**CHALLENGE:**
Write out only the span of lines that begins at the line with "Model this object" and ends at the line with "face_r = 3; // [2:0.5:3.5]". Keep both end lines, word for word.

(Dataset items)

※ ※ ※

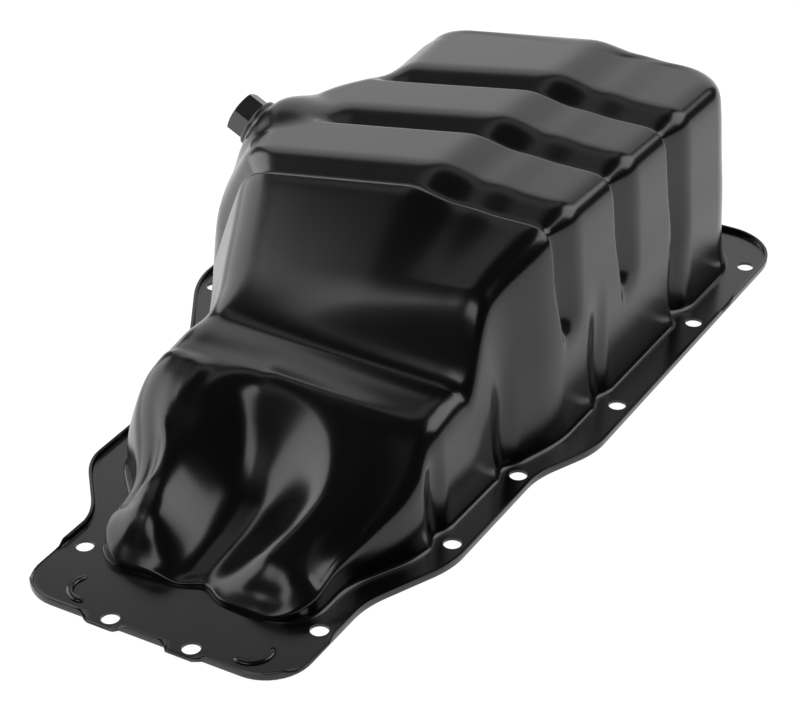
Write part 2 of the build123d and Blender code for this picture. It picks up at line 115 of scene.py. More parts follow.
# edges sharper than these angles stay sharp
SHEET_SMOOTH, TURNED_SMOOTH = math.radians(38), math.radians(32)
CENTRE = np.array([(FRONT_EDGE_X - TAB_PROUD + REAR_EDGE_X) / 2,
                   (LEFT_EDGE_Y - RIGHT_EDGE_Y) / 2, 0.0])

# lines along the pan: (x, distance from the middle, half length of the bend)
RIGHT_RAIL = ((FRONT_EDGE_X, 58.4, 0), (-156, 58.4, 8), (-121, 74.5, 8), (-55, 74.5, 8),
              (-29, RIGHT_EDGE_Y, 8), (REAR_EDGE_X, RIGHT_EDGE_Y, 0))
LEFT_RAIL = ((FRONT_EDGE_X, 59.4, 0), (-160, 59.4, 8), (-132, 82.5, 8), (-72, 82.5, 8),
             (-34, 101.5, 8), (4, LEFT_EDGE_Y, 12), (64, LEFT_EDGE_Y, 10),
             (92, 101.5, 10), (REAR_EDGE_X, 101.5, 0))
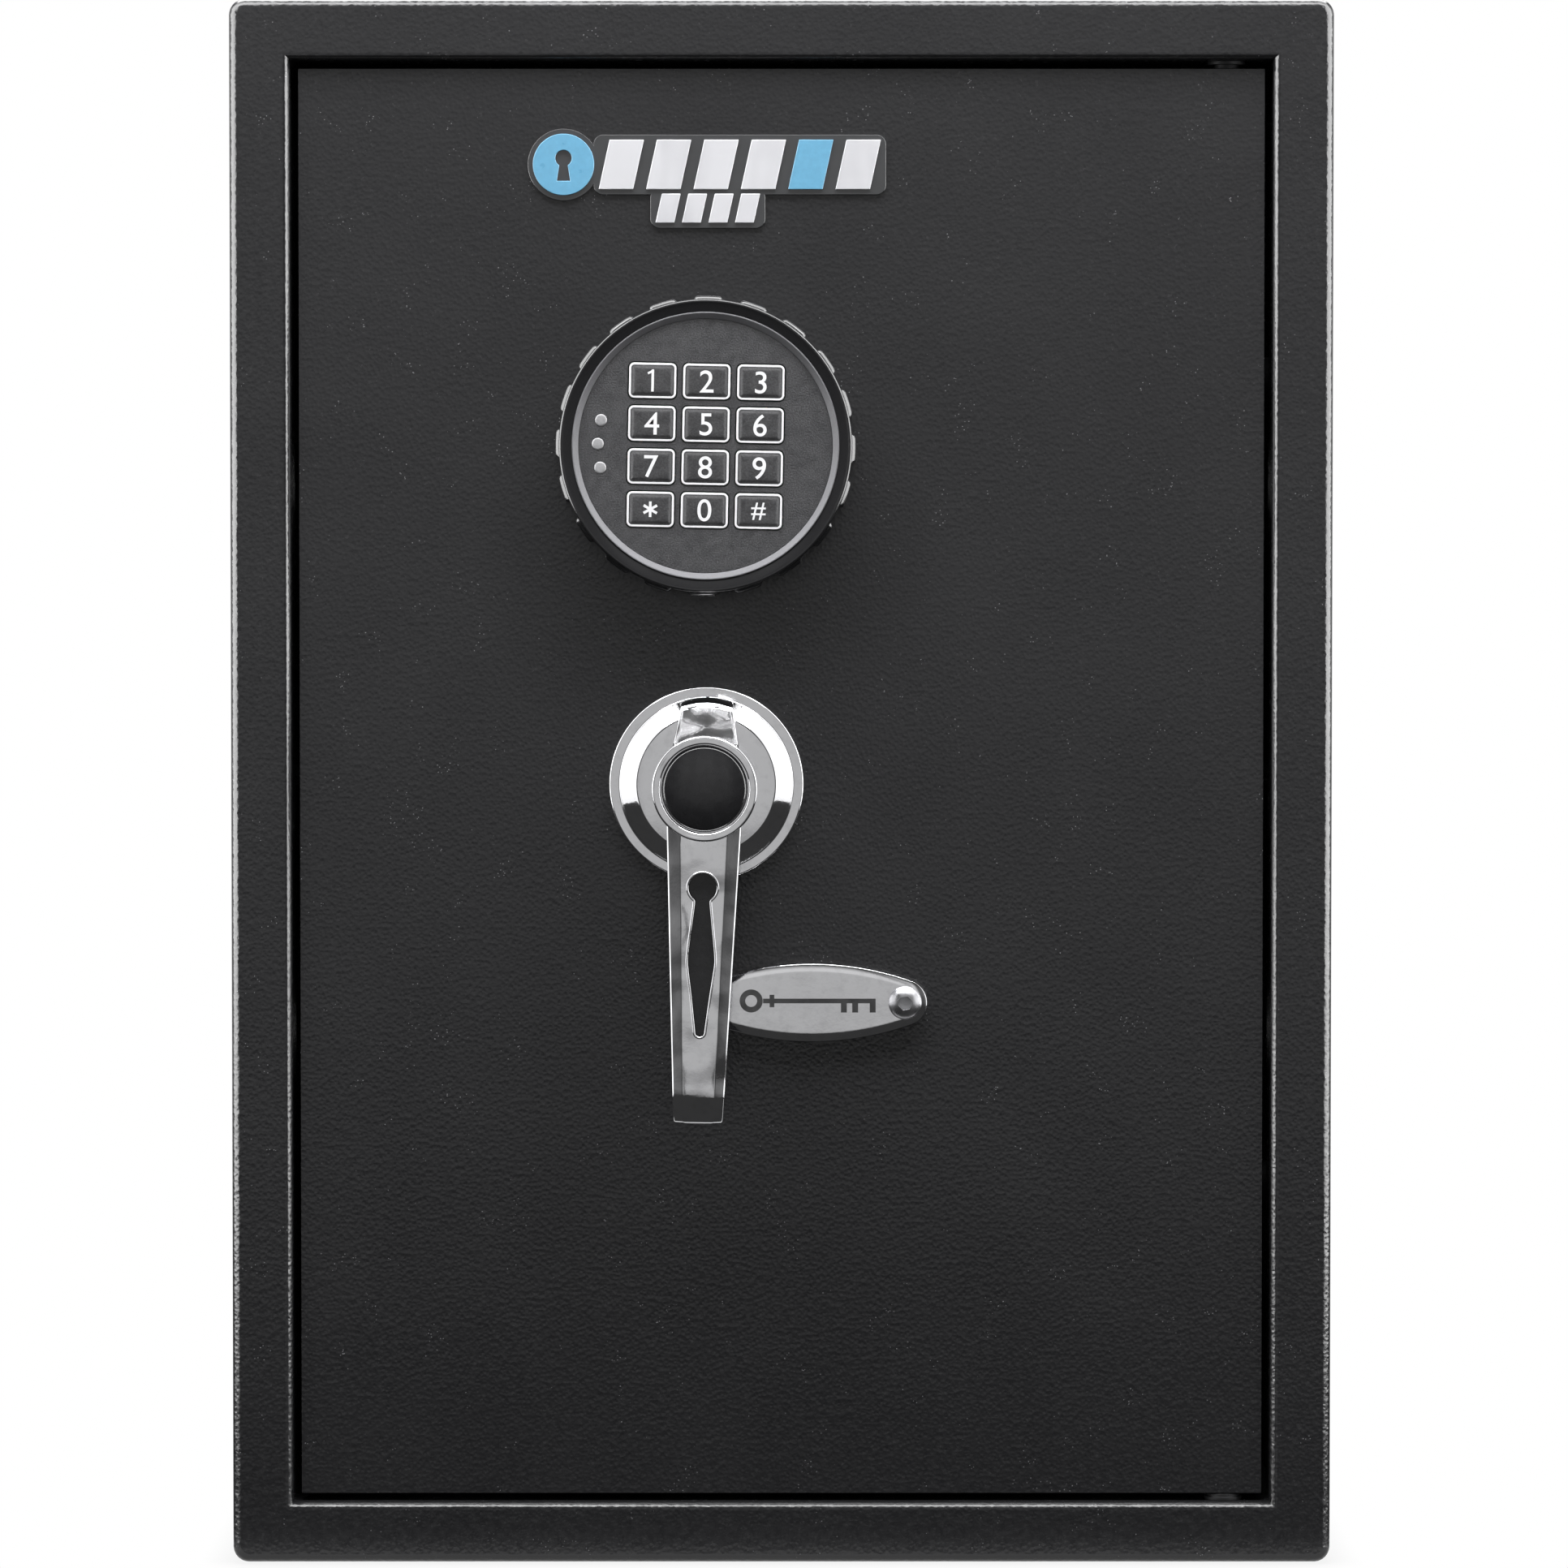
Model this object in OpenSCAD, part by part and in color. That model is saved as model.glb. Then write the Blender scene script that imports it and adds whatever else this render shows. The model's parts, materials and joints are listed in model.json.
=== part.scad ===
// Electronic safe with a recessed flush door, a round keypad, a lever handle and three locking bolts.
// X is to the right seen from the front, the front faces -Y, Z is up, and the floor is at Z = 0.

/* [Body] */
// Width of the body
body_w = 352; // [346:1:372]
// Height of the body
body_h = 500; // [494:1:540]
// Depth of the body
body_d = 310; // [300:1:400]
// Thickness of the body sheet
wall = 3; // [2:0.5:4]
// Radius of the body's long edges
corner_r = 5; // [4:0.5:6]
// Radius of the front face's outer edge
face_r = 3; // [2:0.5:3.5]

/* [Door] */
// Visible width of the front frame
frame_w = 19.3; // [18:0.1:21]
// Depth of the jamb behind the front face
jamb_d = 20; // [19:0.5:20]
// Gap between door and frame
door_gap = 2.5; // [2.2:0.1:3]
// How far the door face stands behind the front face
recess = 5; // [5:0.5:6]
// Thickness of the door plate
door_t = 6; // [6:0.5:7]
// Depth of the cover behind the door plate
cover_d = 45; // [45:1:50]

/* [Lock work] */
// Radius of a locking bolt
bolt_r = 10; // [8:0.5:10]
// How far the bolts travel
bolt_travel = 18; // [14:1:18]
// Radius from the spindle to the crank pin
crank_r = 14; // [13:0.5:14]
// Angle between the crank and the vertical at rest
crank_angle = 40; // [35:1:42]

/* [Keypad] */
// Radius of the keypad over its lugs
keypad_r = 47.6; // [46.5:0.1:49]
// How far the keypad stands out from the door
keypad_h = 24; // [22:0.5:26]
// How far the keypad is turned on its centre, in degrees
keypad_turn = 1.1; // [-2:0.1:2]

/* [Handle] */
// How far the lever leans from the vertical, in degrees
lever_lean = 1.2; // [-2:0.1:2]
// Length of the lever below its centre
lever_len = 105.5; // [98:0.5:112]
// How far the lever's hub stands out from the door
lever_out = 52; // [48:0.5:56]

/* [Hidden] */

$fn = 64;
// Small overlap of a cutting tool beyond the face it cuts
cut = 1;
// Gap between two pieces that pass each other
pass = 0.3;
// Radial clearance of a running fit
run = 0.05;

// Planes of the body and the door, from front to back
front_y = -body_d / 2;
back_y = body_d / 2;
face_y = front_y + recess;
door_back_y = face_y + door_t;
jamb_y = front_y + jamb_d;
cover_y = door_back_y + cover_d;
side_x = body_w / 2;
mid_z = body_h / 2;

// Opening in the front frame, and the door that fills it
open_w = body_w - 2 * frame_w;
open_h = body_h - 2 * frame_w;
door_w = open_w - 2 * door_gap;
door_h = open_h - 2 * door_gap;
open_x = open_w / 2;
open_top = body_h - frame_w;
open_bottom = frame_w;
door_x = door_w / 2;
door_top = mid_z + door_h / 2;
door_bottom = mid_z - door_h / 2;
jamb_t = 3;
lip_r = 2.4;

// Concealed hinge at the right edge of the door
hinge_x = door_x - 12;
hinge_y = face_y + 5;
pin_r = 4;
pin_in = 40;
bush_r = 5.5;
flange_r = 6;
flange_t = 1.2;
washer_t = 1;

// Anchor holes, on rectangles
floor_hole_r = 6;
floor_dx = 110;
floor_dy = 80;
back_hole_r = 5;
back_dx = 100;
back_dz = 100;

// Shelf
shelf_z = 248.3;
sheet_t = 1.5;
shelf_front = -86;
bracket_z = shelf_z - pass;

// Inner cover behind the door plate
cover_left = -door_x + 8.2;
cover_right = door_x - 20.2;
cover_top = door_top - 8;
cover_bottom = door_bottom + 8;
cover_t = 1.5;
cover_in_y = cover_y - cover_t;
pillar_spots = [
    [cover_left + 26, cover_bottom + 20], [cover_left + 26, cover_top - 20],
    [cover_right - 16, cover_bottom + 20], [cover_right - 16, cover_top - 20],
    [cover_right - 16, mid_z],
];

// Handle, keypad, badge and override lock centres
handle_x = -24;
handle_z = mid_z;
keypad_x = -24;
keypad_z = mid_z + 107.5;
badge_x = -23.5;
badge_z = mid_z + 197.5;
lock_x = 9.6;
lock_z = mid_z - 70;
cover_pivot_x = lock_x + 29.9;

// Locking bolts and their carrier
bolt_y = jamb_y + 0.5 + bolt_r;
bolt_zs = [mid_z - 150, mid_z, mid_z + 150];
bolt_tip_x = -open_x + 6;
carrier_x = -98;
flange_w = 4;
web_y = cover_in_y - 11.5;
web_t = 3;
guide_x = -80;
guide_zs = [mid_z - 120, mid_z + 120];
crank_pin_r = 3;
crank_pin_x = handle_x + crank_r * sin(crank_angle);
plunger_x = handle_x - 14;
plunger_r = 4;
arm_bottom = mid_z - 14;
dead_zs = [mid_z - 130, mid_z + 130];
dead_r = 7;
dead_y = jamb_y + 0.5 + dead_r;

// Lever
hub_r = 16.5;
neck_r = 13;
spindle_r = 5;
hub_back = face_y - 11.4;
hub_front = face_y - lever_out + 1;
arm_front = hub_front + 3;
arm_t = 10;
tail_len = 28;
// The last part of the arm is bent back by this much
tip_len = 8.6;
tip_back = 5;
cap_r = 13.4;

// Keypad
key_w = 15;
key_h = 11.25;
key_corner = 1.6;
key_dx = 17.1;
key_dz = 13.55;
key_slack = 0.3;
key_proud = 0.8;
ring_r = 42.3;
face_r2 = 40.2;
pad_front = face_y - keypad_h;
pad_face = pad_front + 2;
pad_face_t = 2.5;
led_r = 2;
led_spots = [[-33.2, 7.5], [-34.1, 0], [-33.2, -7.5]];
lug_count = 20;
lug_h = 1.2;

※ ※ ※

**RESPONSE TO THIS TASK:**
Model this object in OpenSCAD, part by part and in color. That model is saved as model.glb. Then write the Blender scene script that imports it and adds whatever else this render shows. The model's parts, materials and joints are listed in model.json.
=== part.scad ===
// Electronic safe with a recessed flush door, a round keypad, a lever handle and three locking bolts.
// X is to the right seen from the front, the front faces -Y, Z is up, and the floor is at Z = 0.

/* [Body] */
// Width of the body
body_w = 352; // [346:1:372]
// Height of the body
body_h = 500; // [494:1:540]
// Depth of the body
body_d = 310; // [300:1:400]
// Thickness of the body sheet
wall = 3; // [2:0.5:4]
// Radius of the body's long edges
corner_r = 5; // [4:0.5:6]
// Radius of the front face's outer edge
face_r = 3; // [2:0.5:3.5]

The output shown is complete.